## [Task statement]
Transcribe the entries that follow, word for word.

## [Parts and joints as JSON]
● ● ● ● ● ● ●
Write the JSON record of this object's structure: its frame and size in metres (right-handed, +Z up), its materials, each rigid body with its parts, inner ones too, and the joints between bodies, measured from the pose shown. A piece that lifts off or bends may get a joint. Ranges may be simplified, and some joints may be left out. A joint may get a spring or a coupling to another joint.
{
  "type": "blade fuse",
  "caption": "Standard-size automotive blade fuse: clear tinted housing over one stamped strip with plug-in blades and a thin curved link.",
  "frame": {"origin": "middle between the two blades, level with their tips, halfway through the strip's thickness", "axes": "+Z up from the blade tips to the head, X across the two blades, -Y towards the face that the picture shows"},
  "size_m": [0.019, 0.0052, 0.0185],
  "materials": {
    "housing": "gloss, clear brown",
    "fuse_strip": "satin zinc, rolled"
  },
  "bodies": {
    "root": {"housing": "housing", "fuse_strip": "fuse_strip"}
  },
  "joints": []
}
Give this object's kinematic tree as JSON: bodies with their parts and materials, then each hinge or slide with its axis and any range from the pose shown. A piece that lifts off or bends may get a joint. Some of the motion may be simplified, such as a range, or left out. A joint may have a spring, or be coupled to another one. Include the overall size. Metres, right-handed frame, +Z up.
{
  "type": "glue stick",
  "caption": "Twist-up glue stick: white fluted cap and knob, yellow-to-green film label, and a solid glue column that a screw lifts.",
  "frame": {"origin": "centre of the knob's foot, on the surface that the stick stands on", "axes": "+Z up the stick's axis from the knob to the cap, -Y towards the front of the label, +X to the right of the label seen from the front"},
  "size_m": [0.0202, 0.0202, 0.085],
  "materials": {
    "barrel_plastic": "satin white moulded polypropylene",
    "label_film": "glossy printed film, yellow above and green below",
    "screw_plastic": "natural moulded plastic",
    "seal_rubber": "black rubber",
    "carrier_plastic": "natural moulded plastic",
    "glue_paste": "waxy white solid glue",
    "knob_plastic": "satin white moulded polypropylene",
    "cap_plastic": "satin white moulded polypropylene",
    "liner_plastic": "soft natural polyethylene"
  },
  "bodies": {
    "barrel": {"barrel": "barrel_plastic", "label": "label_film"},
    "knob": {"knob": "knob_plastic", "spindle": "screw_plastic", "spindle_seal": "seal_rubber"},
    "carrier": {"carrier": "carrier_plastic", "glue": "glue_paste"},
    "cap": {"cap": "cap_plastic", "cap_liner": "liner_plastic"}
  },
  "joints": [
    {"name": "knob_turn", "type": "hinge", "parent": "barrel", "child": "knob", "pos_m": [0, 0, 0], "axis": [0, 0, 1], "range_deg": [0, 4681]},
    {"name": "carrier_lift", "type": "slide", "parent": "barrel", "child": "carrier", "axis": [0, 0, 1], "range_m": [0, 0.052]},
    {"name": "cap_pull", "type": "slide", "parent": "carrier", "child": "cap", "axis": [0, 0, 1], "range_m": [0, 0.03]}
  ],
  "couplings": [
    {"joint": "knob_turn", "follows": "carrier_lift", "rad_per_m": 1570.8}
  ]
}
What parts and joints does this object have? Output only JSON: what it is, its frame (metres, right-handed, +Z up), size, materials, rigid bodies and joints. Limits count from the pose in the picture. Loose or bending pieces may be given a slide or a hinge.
● ● ● ● ● ● ●
## [Output below]
Write the JSON record of this object's structure: its frame and size in metres (right-handed, +Z up), its materials, each rigid body with its parts, inner ones too, and the joints between bodies, measured from the pose shown. A piece that lifts off or bends may get a joint. Ranges may be simplified, and some joints may be left out. A joint may get a spring or a coupling to another joint.
{
  "type": "blade fuse",
  "caption": "Standard-size automotive blade fuse: clear tinted housing over one stamped strip with plug-in blades and a thin curved link.",
  "frame": {"origin": "middle between the two blades, level with their tips, halfway through the strip's thickness", "axes": "+Z up from the blade tips to the head, X across the two blades, -Y towards the face that the picture shows"},
  "size_m": [0.019, 0.0052, 0.0185],
  "materials": {
    "housing": "gloss, clear brown",
    "fuse_strip": "satin zinc, rolled"
  },
  "bodies": {
    "root": {"housing": "housing", "fuse_strip": "fuse_strip"}
  },
  "joints": []
}
Give this object's kinematic tree as JSON: bodies with their parts and materials, then each hinge or slide with its axis and any range from the pose shown. A piece that lifts off or bends may get a joint. Some of the motion may be simplified, such as a range, or left out. A joint may have a spring, or be coupled to another one. Include the overall size. Metres, right-handed frame, +Z up.
{
  "type": "glue stick",
  "caption": "Twist-up glue stick: white fluted cap and knob, yellow-to-green film label, and a solid glue column that a screw lifts.",
  "frame": {"origin": "centre of the knob's foot, on the surface that the stick stands on", "axes": "+Z up the stick's axis from the knob to the cap, -Y towards the front of the label, +X to the right of the label seen from the front"},
  "size_m": [0.0202, 0.0202, 0.085],
  "materials": {
    "barrel_plastic": "satin white moulded polypropylene",
    "label_film": "glossy printed film, yellow above and green below",
    "screw_plastic": "natural moulded plastic",
    "seal_rubber": "black rubber",
    "carrier_plastic": "natural moulded plastic",
    "glue_paste": "waxy white solid glue",
    "knob_plastic": "satin white moulded polypropylene",
    "cap_plastic": "satin white moulded polypropylene",
    "liner_plastic": "soft natural polyethylene"
  },
  "bodies": {
    "barrel": {"barrel": "barrel_plastic", "label": "label_film"},
    "knob": {"knob": "knob_plastic", "spindle": "screw_plastic", "spindle_seal": "seal_rubber"},
    "carrier": {"carrier": "carrier_plastic", "glue": "glue_paste"},
    "cap": {"cap": "cap_plastic", "cap_liner": "liner_plastic"}
  },
  "joints": [
    {"name": "knob_turn", "type": "hinge", "parent": "barrel", "child": "knob", "pos_m": [0, 0, 0], "axis": [0, 0, 1], "range_deg": [0, 4681]},
    {"name": "carrier_lift", "type": "slide", "parent": "barrel", "child": "carrier", "axis": [0, 0, 1], "range_m": [0, 0.052]},
    {"name": "cap_pull", "type": "slide", "parent": "carrier", "child": "cap", "axis": [0, 0, 1], "range_m": [0, 0.03]}
  ],
  "couplings": [
    {"joint": "knob_turn", "follows": "carrier_lift", "rad_per_m": 1570.8}
  ]
}
What parts and joints does this object have? Output only JSON: what it is, its frame (metres, right-handed, +Z up), size, materials, rigid bodies and joints. Limits count from the pose in the picture. Loose or bending pieces may be given a slide or a hinge.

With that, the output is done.